▶ _Work to do_
The entries below contain a line with "0.80, 0.78), 0.12)" and a line with "cad_parts[node].hide_render = cad_parts[node].hide_viewport". Quote exactly those two lines and all lines between them.

>> BEGIN

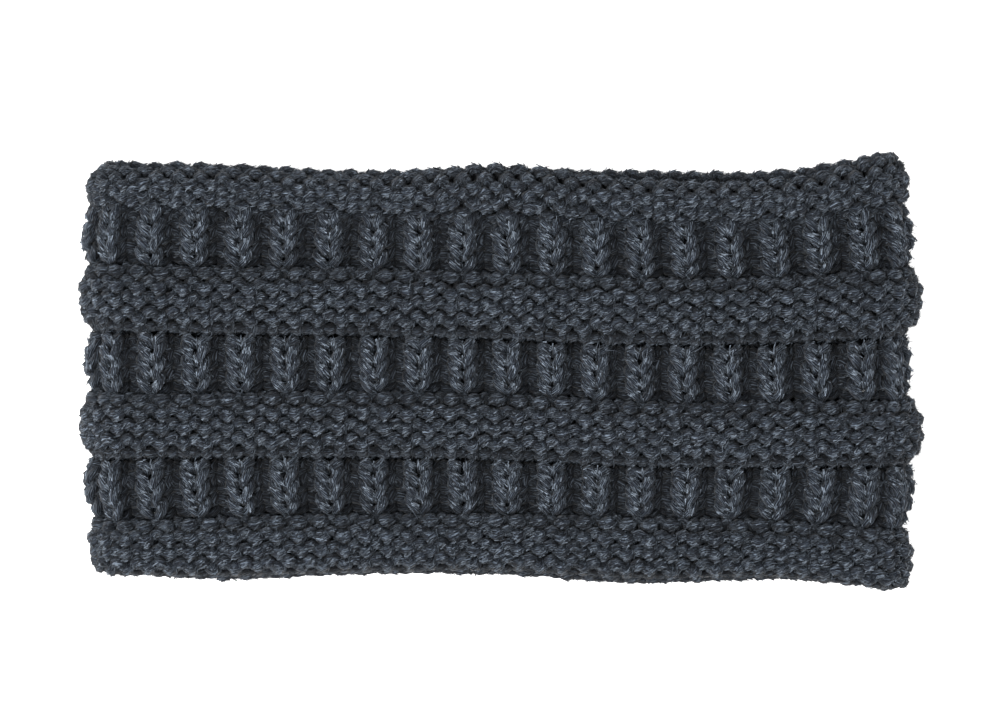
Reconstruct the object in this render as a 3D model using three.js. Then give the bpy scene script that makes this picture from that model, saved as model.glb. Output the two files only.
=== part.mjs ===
// Ear warmer headband: one closed loop of bulky knit, lying flat in two layers.
// Four rolled welts stand proud of three recessed bands of single rib.
// Millimetres. +X runs along the flat width, +Y up the height of the band, +Z up from the floor.
import * as THREE from "three";

// The loop as it lies
const flatWidth = 240; // outside of one side fold to the outside of the other, at the widest welt
const foldRadius = 8; // outside of the ground fabric where the loop turns at a side fold
const layerSag = 3.6; // how far the upper layer sinks halfway between the folds
const restFlat = 0.6; // how much its weight flattens each welt on the floor

// The bands, measured up the height of the headband
const edgeWeltHeight = 12.2;
const weltHeight = 18.6;
const ribBandHeight = 15.8;

// The fabric. The ground is the level of the notches and of the gutters between ribs.
const groundWall = 2.8;
const weltRise = 4.5;
const ribRise = 3;
const weltHollow = 1.6; // how far the inside follows a welt outwards
const ribPitch = 12.6; // one knit column and one purl gutter
const ribCrestWidth = 3.8; // the level top of a knit column
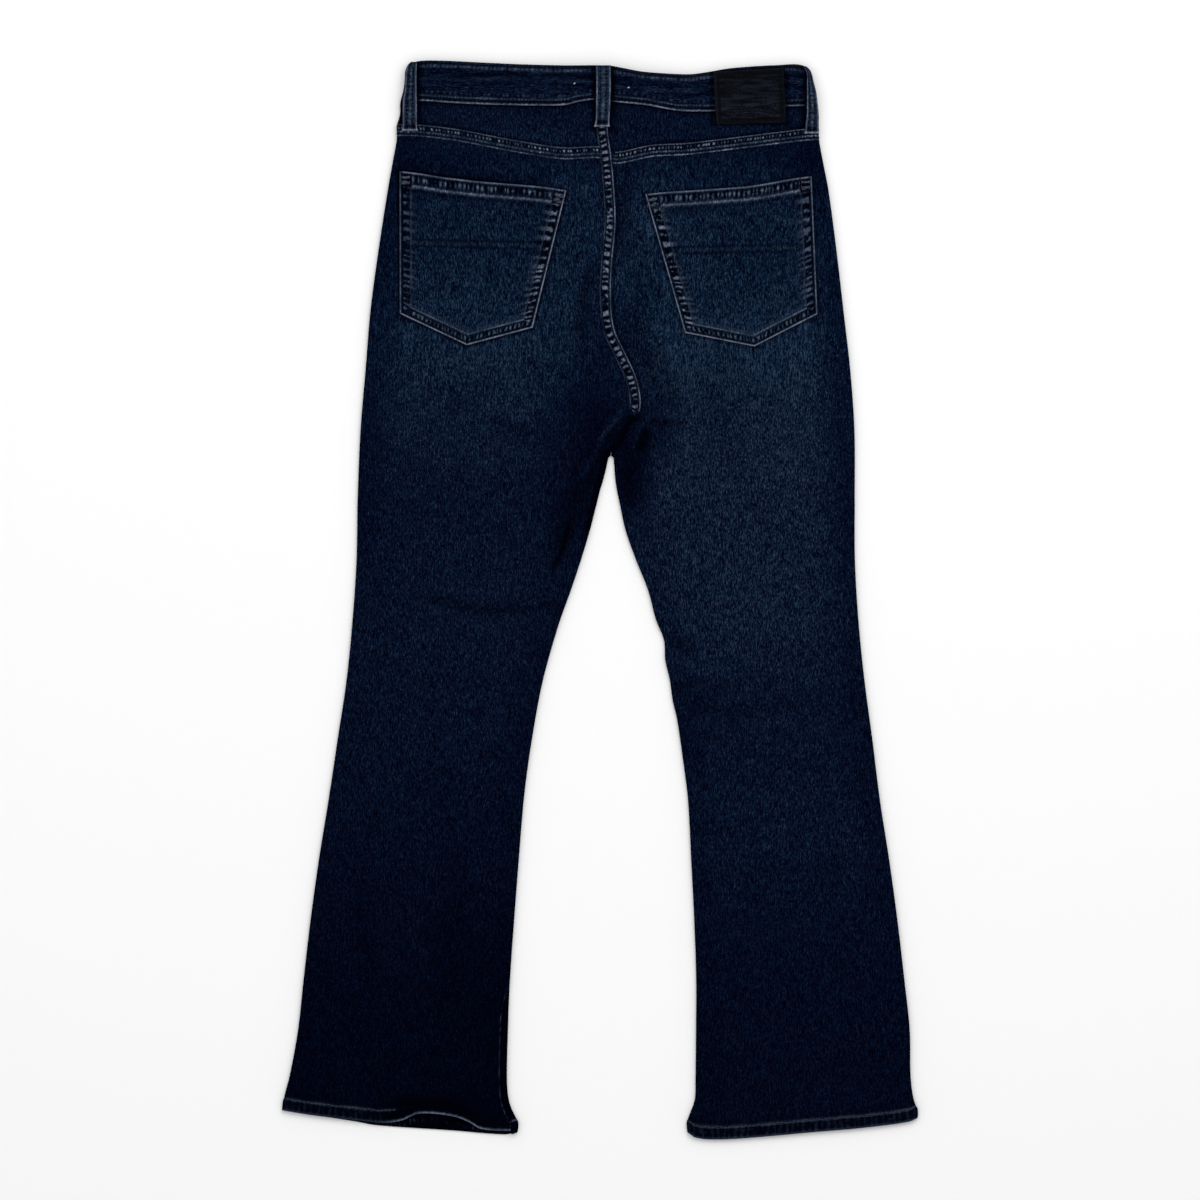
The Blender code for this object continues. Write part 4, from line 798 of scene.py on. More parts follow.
def frontAcross(side, kind, value, levelOf):     # points of a front panel's outer face
    sign = inwardSign[side]
    last = frontLeg["near"][-1]
    x = np.full(len(kind), sign * -0.12)
    for _ in range(6):
        y = levelOf(x)
        rolled = ease(y, lie["crotch"] + 0.004, lie["crotch"] - 0.004)
        over = inseamLength(side, y) - inseamTurn["gap"] * overInseam(side, y)
        lengthIn = mix(over, -last, value / last)

        def fromOuter(length):
            return outerX(side, y) + sign * squareTo(rolledIn(length), lambda at: outerX(side, at), y)

        def fromInner(length, path):
            inward = mix(length, rolledIn(path), rolled)
            return frontEdgeX(side, y) - sign * squareTo(inward, lambda at: frontEdgeX(side, at), y)

        middle = mix(fromOuter(last), fromInner(last, -last), value)
        x = choose(kind, fromOuter(value), middle, fromInner(value, lengthIn))
    lift = frontLift(x, y)
    onRoll = (kind == atOuter) & (value <= lie["rollArc"])
    z = np.where(onRoll, sidePath(value + frontLeg["sink"], lift)[1], lift)
    path = lengthIn - frontLeg["sink"] * (1 - overInseam(side, y))
    turned = np.where(path > 0, sidePath(path, topHeight(x, y))[1], sidePath(path, lift)[1])
    return x, y, np.where(kind == atInner, mix(z, turned, rolled), z)


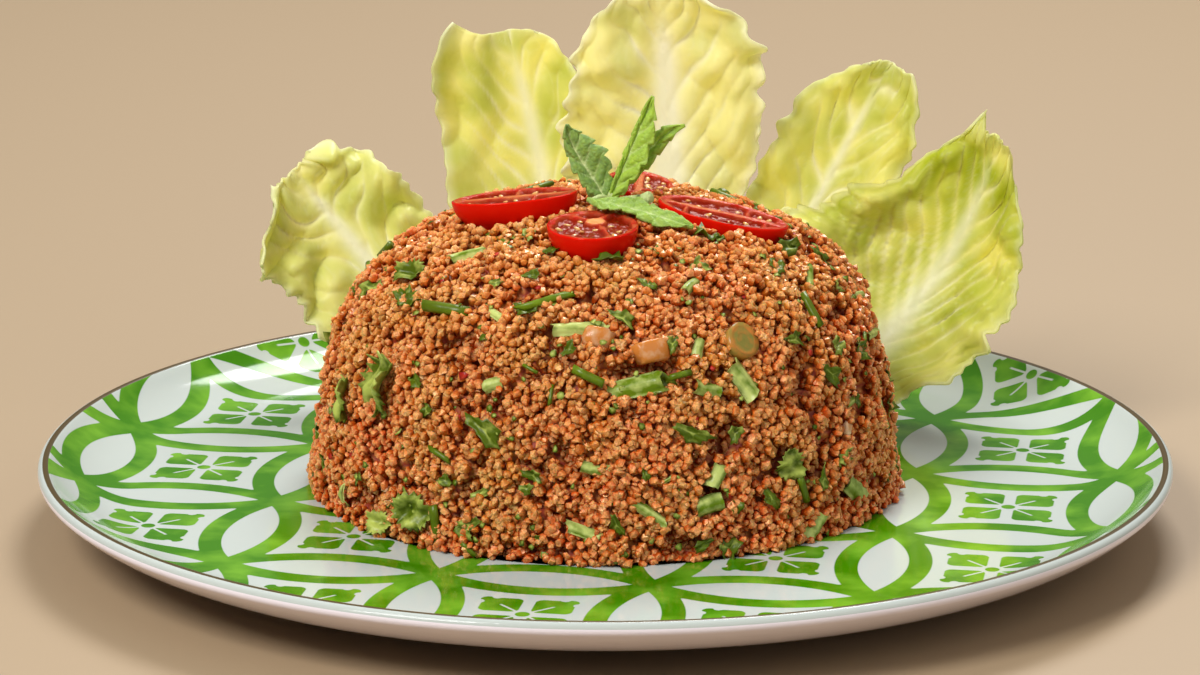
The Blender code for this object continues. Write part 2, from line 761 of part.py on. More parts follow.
def make_mint(material):
    """Stem, stalk, bud and four leaves joined into one sprig."""
    sprig = object_from("mint_sprig", tube_mesh(STEM, STEM_RADIUS, 0.9 * STEM_RADIUS), material)
    others = [
        object_from("stalk", tube_mesh(FLAT_LEAF_STALK, 0.8 * STEM_RADIUS, 0.6 * STEM_RADIUS), material),
        object_from("bud", tube_mesh(BUD, 0.6 * STEM_RADIUS, 1.3 * STEM_RADIUS), material),
    ]
    for leaf in MINT_LEAVES:
        leaf = object_from("leaf", mint_leaf_mesh(leaf), material)
        solidify = leaf.modifiers.new("Thickness", "SOLIDIFY")
        solidify.thickness = MINT_THICKNESS
        solidify.offset = 0.0
        apply_modifiers(leaf)
        others.append(leaf)
    combine(sprig, others, "UNION", solver="MANIFOLD")
    keep_largest_piece(sprig)
    return sprig


def stem_hole(material):
    """The hole that the stem makes in the mound."""
    return object_from("stem_hole", tube_mesh(STEM, STEM_RADIUS + 2 * GAP, STEM_RADIUS + 3 * GAP), material)


def main():
    clear_scene()
    porcelain = finish_material("glazed_porcelain", (0.78, 0.80, 0.78), 0.12)
    salad = finish_material("bulgur_with_herbs", (0.42, 0.15, 0.06), 0.5)
    lettuce = finish_material("romaine_leaf", (0.62, 0.62, 0.08), 0.45)
    tomato = finish_material("cherry_tomato", (0.55, 0.01, 0.008), 0.2)
    mint = finish_material("mint_leaf", (0.1, 0.25, 0.05), 0.5)
    make_plate(porcelain)
    mound = make_mound(salad)
    combine(mound, make_herbs(salad), "UNION")
    seats = [make_tomato("seat", half, tomato, grow=GAP) for half in TOMATOES.values()]
    combine(mound, [*seats, stem_hole(mint)], "DIFFERENCE")
    keep_largest_piece(mound)
    for name, half in TOMATOES.items():
        make_tomato(name, half, tomato)
    for name, leaf in LEAVES.items():
        make_romaine(name, leaf, lettuce)
    make_mint(mint)


if __name__ == "__main__":
    main()
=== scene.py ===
"""Bulgur salad turned out of a mould onto a tiled plate, with romaine, tomatoes and mint.

Laid out as an add-on and run as a script. Metres, +Z up, the front of the salad faces -Y.
"""

import math
import random
from functools import partial

import bpy
import numpy as np
from bpy.props import FloatProperty, FloatVectorProperty, IntProperty, PointerProperty
from mathutils import Matrix, Vector, noise


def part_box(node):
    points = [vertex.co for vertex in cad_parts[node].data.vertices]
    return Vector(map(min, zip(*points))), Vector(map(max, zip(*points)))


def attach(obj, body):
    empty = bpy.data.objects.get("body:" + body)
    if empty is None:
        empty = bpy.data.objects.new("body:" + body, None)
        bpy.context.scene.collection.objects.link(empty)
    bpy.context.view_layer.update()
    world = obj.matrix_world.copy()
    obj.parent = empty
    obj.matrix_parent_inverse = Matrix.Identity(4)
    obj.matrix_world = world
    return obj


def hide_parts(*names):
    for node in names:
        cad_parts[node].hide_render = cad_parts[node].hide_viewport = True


bl_info = {
    "name": "Moulded Bulgur Salad",
    "version": (1, 0, 0),
    "blender": (4, 5, 0),
    "location": "3D View > Sidebar > Salad",
    "description": "Builds a moulded bulgur salad with romaine, tomato halves and mint on a tiled plate",
    "category": "Add Mesh",
}

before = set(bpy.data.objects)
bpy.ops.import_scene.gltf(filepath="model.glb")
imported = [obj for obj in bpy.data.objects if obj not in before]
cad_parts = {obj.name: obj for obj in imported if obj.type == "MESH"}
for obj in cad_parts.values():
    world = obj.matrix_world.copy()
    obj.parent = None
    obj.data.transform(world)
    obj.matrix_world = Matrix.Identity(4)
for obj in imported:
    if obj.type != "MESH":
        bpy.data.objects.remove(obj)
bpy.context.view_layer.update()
MM = 0.001
# noise_vector would start from the time of day, and each run would give other clumps
noise.seed_set(1)

# Sizes that the frame gives
PLATE_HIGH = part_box("plate")[1]
SALAD_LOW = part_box("bulgur_salad")[0]
PLATE_RADIUS = PLATE_HIGH.x
RIM_HEIGHT = PLATE_HIGH.z
WELL_HEIGHT = SALAD_LOW.z - 0.4 * MM

# The mould's shape
MOUND_RADIUS = 70.3 * MM
MOUND_HEIGHT = 68.6 * MM
MOUND_TAPER = 0.12
SHOULDER_POWER = 4.1
TOP_POWER = 2.5
BULGE_BEARING = math.radians(12)
BULGE_HEIGHT = 50 * MM
BULGE = 2.2 * MM


def linear(colour):
    """An sRGB hex colour as linear red, green and blue."""
    parts = [int(colour[place : place + 2], 16) / 255 for place in (1, 3, 5)]
    return tuple(part / 12.92 if part <= 0.04045 else ((part + 0.055) / 1.055) ** 2.4 for part in parts)


def length(name, description, default):
    return FloatProperty(name=name, description=description, default=default, unit="LENGTH", precision=5)


def colour(name, description, default):
    return FloatVectorProperty(
        name=name, description=description, default=linear(default), subtype="COLOR", min=0, max=1
    )


# Settings


class PlateSettings(bpy.types.PropertyGroup):
    radius: length("Radius", "From the middle to the lip", PLATE_RADIUS)
    thickness: length("Thickness", "Thickness of the wall and the well", 3.5 * MM)
    tile: length("Tile", "Side of one square of the printed pattern", 49 * MM)
    stroke: length("Stroke", "Width of the printed bands", 5.3 * MM)
    print_dark: colour("Print", "Green of the pattern", "#3A7600")
    print_light: colour("Thin print", "Green where the print is thin", "#6BA024")
    glaze: colour("Glaze", "White of the porcelain", "#B3BAB4")
    # The outside porcelain is painted lighter and pinker than the glaze on top: painted fill light for the
    # shade under the lip
    outside: colour("Outside", "Plain porcelain of the wall and the foot ring", "#E6DEE4")
    line: colour("Line", "Gilt line under the lip", "#4A3A18")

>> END

▶ _Response for this exercise_
    porcelain = finish_material("glazed_porcelain", (0.78, 0.80, 0.78), 0.12)
    salad = finish_material("bulgur_with_herbs", (0.42, 0.15, 0.06), 0.5)
    lettuce = finish_material("romaine_leaf", (0.62, 0.62, 0.08), 0.45)
    tomato = finish_material("cherry_tomato", (0.55, 0.01, 0.008), 0.2)
    mint = finish_material("mint_leaf", (0.1, 0.25, 0.05), 0.5)
    make_plate(porcelain)
    mound = make_mound(salad)
    combine(mound, make_herbs(salad), "UNION")
    seats = [make_tomato("seat", half, tomato, grow=GAP) for half in TOMATOES.values()]
    combine(mound, [*seats, stem_hole(mint)], "DIFFERENCE")
    keep_largest_piece(mound)
    for name, half in TOMATOES.items():
        make_tomato(name, half, tomato)
    for name, leaf in LEAVES.items():
        make_romaine(name, leaf, lettuce)
    make_mint(mint)


if __name__ == "__main__":
    main()
=== scene.py ===
"""Bulgur salad turned out of a mould onto a tiled plate, with romaine, tomatoes and mint.

Laid out as an add-on and run as a script. Metres, +Z up, the front of the salad faces -Y.
"""

import math
import random
from functools import partial

import bpy
import numpy as np
from bpy.props import FloatProperty, FloatVectorProperty, IntProperty, PointerProperty
from mathutils import Matrix, Vector, noise


def part_box(node):
    points = [vertex.co for vertex in cad_parts[node].data.vertices]
    return Vector(map(min, zip(*points))), Vector(map(max, zip(*points)))


def attach(obj, body):
    empty = bpy.data.objects.get("body:" + body)
    if empty is None:
        empty = bpy.data.objects.new("body:" + body, None)
        bpy.context.scene.collection.objects.link(empty)
    bpy.context.view_layer.update()
    world = obj.matrix_world.copy()
    obj.parent = empty
    obj.matrix_parent_inverse = Matrix.Identity(4)
    obj.matrix_world = world
    return obj


def hide_parts(*names):
    for node in names:
        cad_parts[node].hide_render = cad_parts[node].hide_viewport = True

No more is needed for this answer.